If we look at the gold market, exactly the same thing is happening. The annual mine production of gold is around 3,400 tonnes with a value of $159 billion. But if we look at the daily trading volume of gold it is a staggering $187 billion, and thus greater than annual production.

That makes annual gold trading $48 trillion or 1,030,000 tonnes. All the gold ever produced in the history is 170,000 tonnes. So annual gold trading is an incredible 6X all the gold ever produced in history and 300X annual mine production. It is important to understand that this gold trading is virtually all paper trading with a very small percentage of physical.

So for all of you who own PHYSICAL gold and believe that last week’s closing price of $1,460 per ounce is the real price of gold, please think again. $1,460 is the paper gold price in the casino.
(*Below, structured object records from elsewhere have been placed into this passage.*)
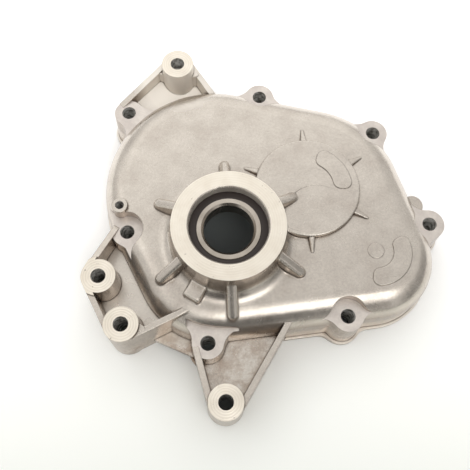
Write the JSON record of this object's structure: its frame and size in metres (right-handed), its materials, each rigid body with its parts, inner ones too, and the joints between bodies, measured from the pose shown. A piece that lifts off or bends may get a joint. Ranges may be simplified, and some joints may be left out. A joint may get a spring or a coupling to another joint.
{
  "type": "transmission case",
  "caption": "Die-cast aluminium gearbox end case with output hub, ball bearings, flange ears and mounting brackets.",
  "frame": {"origin": "where the output hub's axis meets the mating face", "axes": "+Z along the output hub's axis, from the mating face towards the hub's face; +Y towards the top mounting boss; +X towards the input lobe"},
  "size_m": [0.2307, 0.2422, 0.063],
  "materials": {
    "cast_aluminium": "shot-blasted die casting with machined faces",
    "ring_steel": "ground",
    "ball_steel": "polished",
    "cage_steel": "pressed sheet",
    "seal_rubber": "moulded, satin",
    "spring_steel": "phosphated"
  },
  "bodies": {
    "case": {"case_casting": "cast_aluminium", "output_bearing_outer_ring": "ring_steel", "output_bearing_front_seal": "seal_rubber", "output_bearing_rear_seal": "seal_rubber", "output_bearing_circlip": "spring_steel", "layshaft_bearing_outer_ring": "ring_steel", "input_bearing_outer_ring": "ring_steel"},
    "output_inner_ring": {"output_bearing_inner_ring": "ring_steel"},
    "output_ball_set": {"output_bearing_balls": "ball_steel", "output_bearing_cage_front": "cage_steel", "output_bearing_cage_rear": "cage_steel", "output_bearing_rivets": "cage_steel"},
    "layshaft_inner_ring": {"layshaft_bearing_inner_ring": "ring_steel"},
    "layshaft_ball_set": {"layshaft_bearing_balls": "ball_steel", "layshaft_bearing_cage_front": "cage_steel", "layshaft_bearing_cage_rear": "cage_steel", "layshaft_bearing_rivets": "cage_steel"},
    "input_inner_ring": {"input_bearing_inner_ring": "ring_steel"},
    "input_ball_set": {"input_bearing_balls": "ball_steel", "input_bearing_cage_front": "cage_steel", "input_bearing_cage_rear": "cage_steel", "input_bearing_rivets": "cage_steel"}
  },
  "joints": [
    {"name": "output_ring_turn", "type": "hinge", "parent": "case", "child": "output_inner_ring", "pos_m": [0, 0, 0.0495], "axis": [0, 0, 1], "continuous": true},
    {"name": "output_ball_set_turn", "type": "hinge", "parent": "case", "child": "output_ball_set", "pos_m": [0, 0, 0.0495], "axis": [0, 0, 1], "continuous": true},
    {"name": "layshaft_ring_turn", "type": "hinge", "parent": "case", "child": "layshaft_inner_ring", "pos_m": [0.05, 0.0333, 0.0295], "axis": [0, 0, 1], "continuous": true},
    {"name": "layshaft_ball_set_turn", "type": "hinge", "parent": "case", "child": "layshaft_ball_set", "pos_m": [0.05, 0.0333, 0.0295], "axis": [0, 0, 1], "continuous": true},
    {"name": "input_ring_turn", "type": "hinge", "parent": "case", "child": "input_inner_ring", "pos_m": [0.0906, -0.0077, 0.0275], "axis": [0, 0, 1], "continuous": true},
    {"name": "input_ball_set_turn", "type": "hinge", "parent": "case", "child": "input_ball_set", "pos_m": [0.0906, -0.0077, 0.0275], "axis": [0, 0, 1], "continuous": true}
  ],
  "couplings": [
    {"joint": "output_ball_set_turn", "follows": "output_ring_turn", "ratio": 0.41595},
    {"joint": "layshaft_ball_set_turn", "follows": "layshaft_ring_turn", "ratio": 0.39691},
    {"joint": "input_ball_set_turn", "follows": "input_ring_turn", "ratio": 0.38163}
  ]
}
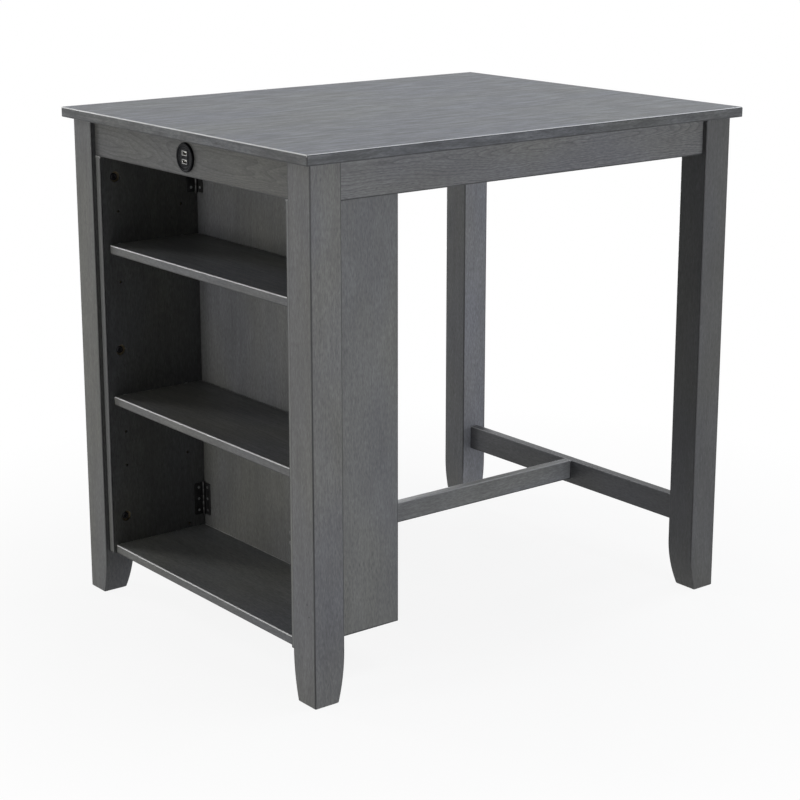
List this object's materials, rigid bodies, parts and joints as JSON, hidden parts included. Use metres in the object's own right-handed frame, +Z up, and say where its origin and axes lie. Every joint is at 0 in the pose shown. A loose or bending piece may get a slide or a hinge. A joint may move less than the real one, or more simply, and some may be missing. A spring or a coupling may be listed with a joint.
{
  "type": "kitchen table with storage cabinet",
  "caption": "Counter-height kitchen table with tapered-foot legs, an open cabinet with shelves under one end, a T-shaped stretcher and a round power outlet.",
  "frame": {"origin": "on the floor, below the centre of the table top", "axes": "+X along the table's length, away from the cabinet, which opens towards -X; +Y to the left of someone facing into the cabinet; +Z up"},
  "size_m": [0.965, 0.762, 0.9144],
  "materials": {
    "grey_wood": "satin, grey-stained wood grain",
    "black_steel": "satin black",
    "black_plastic": "satin",
    "socket_steel": "bright",
    "white_plastic": "matte",
    "circuit_board": "satin",
    "beech": "raw",
    "zinc_alloy": "die-cast",
    "zinc_steel": "zinc plated"
  },
  "bodies": {
    "frame": {"apron_dowels": "beech", "back_panel": "grey_wood", "bottom_shelf": "grey_wood", "bracket_screws": "zinc_steel", "cabinet_end_apron": "grey_wood", "corner_bracket_cabinet_left": "zinc_steel", "corner_bracket_cabinet_right": "zinc_steel", "corner_bracket_far_left": "zinc_steel", "corner_bracket_far_right": "zinc_steel", "cross_stretcher": "grey_wood", "far_end_apron": "grey_wood", "hanger_bolts": "zinc_steel", "hanger_nuts": "zinc_steel", "hanger_washers": "zinc_steel", "hinge_screws": "zinc_steel", "leg_cabinet_left": "grey_wood", "leg_cabinet_right": "grey_wood", "leg_far_left": "grey_wood", "leg_far_right": "grey_wood", "leg_inserts": "zinc_alloy", "long_apron_left": "grey_wood", "long_apron_right": "grey_wood", "long_stretcher": "grey_wood", "lower_hinge_left_back_leaf": "black_steel", "lower_hinge_left_pin": "black_steel", "lower_hinge_left_side_leaf": "black_steel", "lower_hinge_right_back_leaf": "black_steel", "lower_hinge_right_pin": "black_steel", "lower_hinge_right_side_leaf": "black_steel", "middle_shelf_supports": "zinc_steel", "outlet_back_cap": "black_plastic", "outlet_bezel": "black_plastic", "outlet_board": "circuit_board", "outlet_face": "black_plastic", "outlet_nut": "black_plastic", "panel_bolts": "zinc_steel", "shelf_cam_bolts": "zinc_steel", "shelf_cams": "zinc_alloy", "shelf_dowels": "beech", "side_panel_left": "grey_wood", "side_panel_right": "grey_wood", "stretcher_cam_bolts": "zinc_steel", "stretcher_cams": "zinc_alloy", "stretcher_dowels": "beech", "stretcher_screws": "zinc_steel", "table_top": "grey_wood", "top_angle_screws": "zinc_steel", "top_angles": "zinc_steel", "top_shelf_supports": "zinc_steel", "upper_hinge_left_back_leaf": "black_steel", "upper_hinge_left_pin": "black_steel", "upper_hinge_left_side_leaf": "black_steel", "upper_hinge_right_back_leaf": "black_steel", "upper_hinge_right_pin": "black_steel", "upper_hinge_right_side_leaf": "black_steel", "usb_shells": "socket_steel", "usb_tongues": "white_plastic"},
    "top_shelf": {"top_shelf": "grey_wood"},
    "middle_shelf": {"middle_shelf": "grey_wood"}
  },
  "joints": [
    {"name": "top_shelf_slide", "type": "slide", "parent": "frame", "child": "top_shelf", "axis": [-1, 0, 0], "range_m": [0, 0.2]},
    {"name": "middle_shelf_slide", "type": "slide", "parent": "frame", "child": "middle_shelf", "axis": [-1, 0, 0], "range_m": [0, 0.2]}
  ]
}
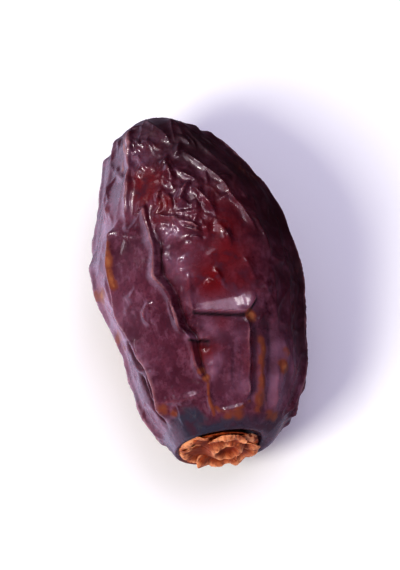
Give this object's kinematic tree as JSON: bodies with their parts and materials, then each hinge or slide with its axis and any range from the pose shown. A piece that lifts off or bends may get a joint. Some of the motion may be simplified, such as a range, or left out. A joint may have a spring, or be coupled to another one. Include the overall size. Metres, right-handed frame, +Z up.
{
  "type": "medjool date",
  "caption": "Dried medjool date lying on its side: long oval fruit with deep folds, tapering to a rounded tip, with a woody lobed calyx cap at its blunt stem end.",
  "frame": {"origin": "on the surface that the date lies on, under the middle of its box", "axes": "+Y along the fruit from the calyx to the tip, +Z up, +X across it"},
  "size_m": [0.027, 0.0475, 0.0232],
  "materials": {
    "date_skin": "waxy semi-gloss dried fruit skin, dark plum to maroon with tan fold crests",
    "calyx": "matt, fibrous, orange-brown"
  },
  "bodies": {
    "root": {"date_fruit": "date_skin", "calyx_cap": "calyx"}
  },
  "joints": []
}
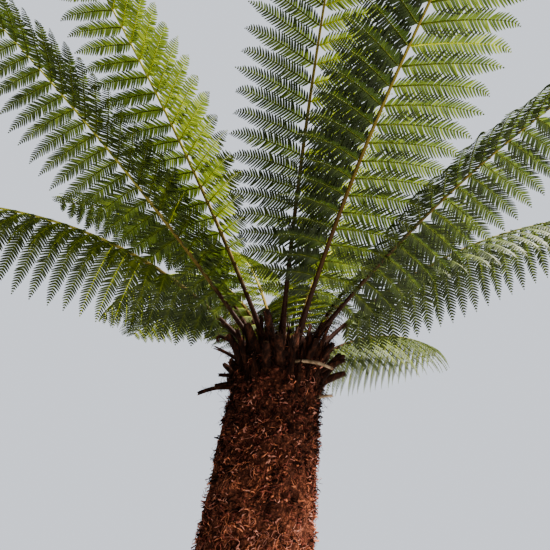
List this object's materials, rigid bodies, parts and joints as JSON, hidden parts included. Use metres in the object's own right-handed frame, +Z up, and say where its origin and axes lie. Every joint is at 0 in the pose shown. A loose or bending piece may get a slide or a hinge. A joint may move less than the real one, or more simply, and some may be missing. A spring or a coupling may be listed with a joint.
{
  "type": "tree fern",
  "caption": "Tree fern rooted in the ground: a leaning trunk in a fibrous mantle, old stalk bases round its head and a full crown of long arching fronds.",
  "frame": {"origin": "on the ground, under the middle of the flat cut at the trunk's foot", "axes": "+Z up, +X to the side that the trunk leans to, -Y towards the side that the picture shows"},
  "size_m": [3.6818, 3.4485, 3.8378],
  "materials": {
    "mantle": "matted root fibres, reddish brown, matt",
    "wool": "brown wool, matt",
    "old_stalk": "dry old stalk, dark brown, matt",
    "frond": "leaf green, satin"
  },
  "bodies": {
    "root": {"trunk": "mantle", "crown_heart": "wool", "old_stalk_01": "old_stalk", "old_stalk_02": "old_stalk", "old_stalk_03": "old_stalk", "old_stalk_04": "old_stalk", "old_stalk_05": "old_stalk", "old_stalk_06": "old_stalk", "old_stalk_07": "old_stalk", "old_stalk_08": "old_stalk", "old_stalk_09": "old_stalk", "old_stalk_10": "old_stalk", "old_stalk_11": "old_stalk", "old_stalk_12": "old_stalk", "old_stalk_13": "old_stalk", "old_stalk_14": "old_stalk", "old_stalk_15": "old_stalk", "old_stalk_16": "old_stalk", "old_stalk_17": "old_stalk", "old_stalk_18": "old_stalk", "old_stalk_19": "old_stalk", "old_stalk_20": "old_stalk", "old_stalk_21": "old_stalk", "old_stalk_22": "old_stalk", "old_stalk_23": "old_stalk", "old_stalk_24": "old_stalk", "old_stalk_25": "old_stalk", "old_stalk_26": "old_stalk", "old_stalk_27": "old_stalk", "old_stalk_28": "old_stalk", "old_stalk_29": "old_stalk", "old_stalk_30": "old_stalk", "old_stalk_31": "old_stalk", "frond_01": "frond", "frond_02": "frond", "frond_03": "frond", "frond_04": "frond", "frond_05": "frond", "frond_06": "frond", "frond_07": "frond", "frond_08": "frond", "frond_09": "frond", "frond_10": "frond", "frond_11": "frond", "frond_12": "frond", "frond_13": "frond", "frond_14": "frond", "frond_15": "frond", "frond_16": "frond"}
  },
  "joints": []
}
It has nothing to do with the real price of physical gold.

Today we can still buy physical gold for the same price as paper gold. That is an anomaly which will not last. All the physical gold that is produced in the world is absorbed by the market in spite of relatively slow market conditions.


The corrupt and manipulated paper gold market is guaranteed to fail. A market that is leveraged 300X the underlying physical or real market has no chance of survival. When the holders of paper gold realise that they are holding a worthless piece of paper, the whole paper market will implode and gold surge. This is not a question of IF but WHEN.

And WHEN is getting closer quickly. Stocks are very near the end of their secular bull market and the coming moves down will frighten the world. Bond markets might hold out a bit longer but will surprise everyone how quickly they will come down. The coming fall in stocks and bonds will shake confidence in all markets with many investors looking for protection in gold. Other positive factors for gold are the major increases in QE happening right now, as well as negative real interest rates.


The physical gold market cannot satisfy the coming increase in demand at current prices. The only way that new buyers can find gold will be at much, much higher prices.